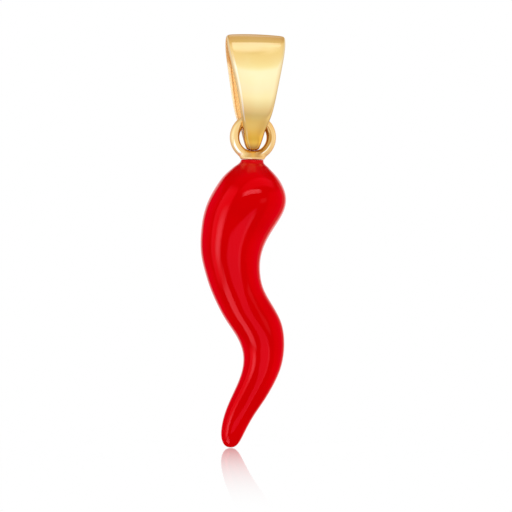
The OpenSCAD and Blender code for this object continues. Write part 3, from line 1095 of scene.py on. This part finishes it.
# Floor: plain white, with a short sharp reflection under the tip
floor = {
    "size": 3.0,          # metres
    "mirror": 0.87,       # share of the reflection at the tip, seen along the floor
    "fade": 86 * mm,      # distance from the tip at which it has gone
    "drop": 0.02 * mm,    # under the tip
}


def makeFloor(f):
    tipX = horn["form"][-1][3] * horn["lean"]
    tip = Vector((tipX * mm, 0, (hornZ - horn["length"]) * mm - f["drop"]))
    mesh = rectangle("floor", f["size"] / 2, f["size"] / 2)
    piece = addObject("floor", mesh)
    piece.matrix_world = Matrix.Translation(tip) @ pictureUp.to_track_quat("Z", "Y").to_matrix().to_4x4()
    material, tree = newMaterial("floor")[:2]
    tree.nodes.clear()
    material.cycles.emission_sampling = "NONE"
    away = addNode(tree, "ShaderNodeVectorMath", operation="LENGTH")
    feed(tree, addNode(tree, "ShaderNodeTexCoord").outputs["Object"], away.inputs[0])
    near = maths(tree, "SUBTRACT", 1, maths(tree, "DIVIDE", away.outputs["Value"], f["fade"]))
    near = maths(tree, "POWER", maths(tree, "MAXIMUM", near, 0), 2)
    near = times(tree, near, f["mirror"])
    fresnel = addNode(tree, "ShaderNodeFresnel")
    fresnel.inputs["IOR"].default_value = 1.5
    white = addNode(tree, "ShaderNodeEmission")
    white.inputs["Color"].default_value = (1, 1, 1, 1)
    mirror = addNode(tree, "ShaderNodeBsdfGlossy")
    mirror.inputs["Roughness"].default_value = 0
    mirror.inputs["Color"].default_value = (1, 1, 1, 1)
    top = addNode(tree, "ShaderNodeMixShader")
    feed(tree, times(tree, near, fresnel.outputs[0]), top.inputs[0])
    feed(tree, white.outputs[0], top.inputs[1])
    feed(tree, mirror.outputs[0], top.inputs[2])
    both = addNode(tree, "ShaderNodeMixShader")
    feed(tree, addNode(tree, "ShaderNodeNewGeometry").outputs["Backfacing"], both.inputs[0])
    feed(tree, top.outputs[0], both.inputs[1])
    feed(tree, addNode(tree, "ShaderNodeBsdfTransparent").outputs[0], both.inputs[2])
    out = addNode(tree, "ShaderNodeOutputMaterial")
    feed(tree, both.outputs[0], out.inputs["Surface"])
    mesh.materials.append(material)
    piece.visible_diffuse = False
    piece.visible_glossy = False
    piece.visible_shadow = False


makeFloor(floor)
print("floor made")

What you will do => Pick out all the lines with the word "from" in them and copy them.

Answer to this task =>
The OpenSCAD and Blender code for this object continues. Write part 3, from line 1095 of scene.py on. This part finishes it.
    "fade": 86 * mm,      # distance from the tip at which it has gone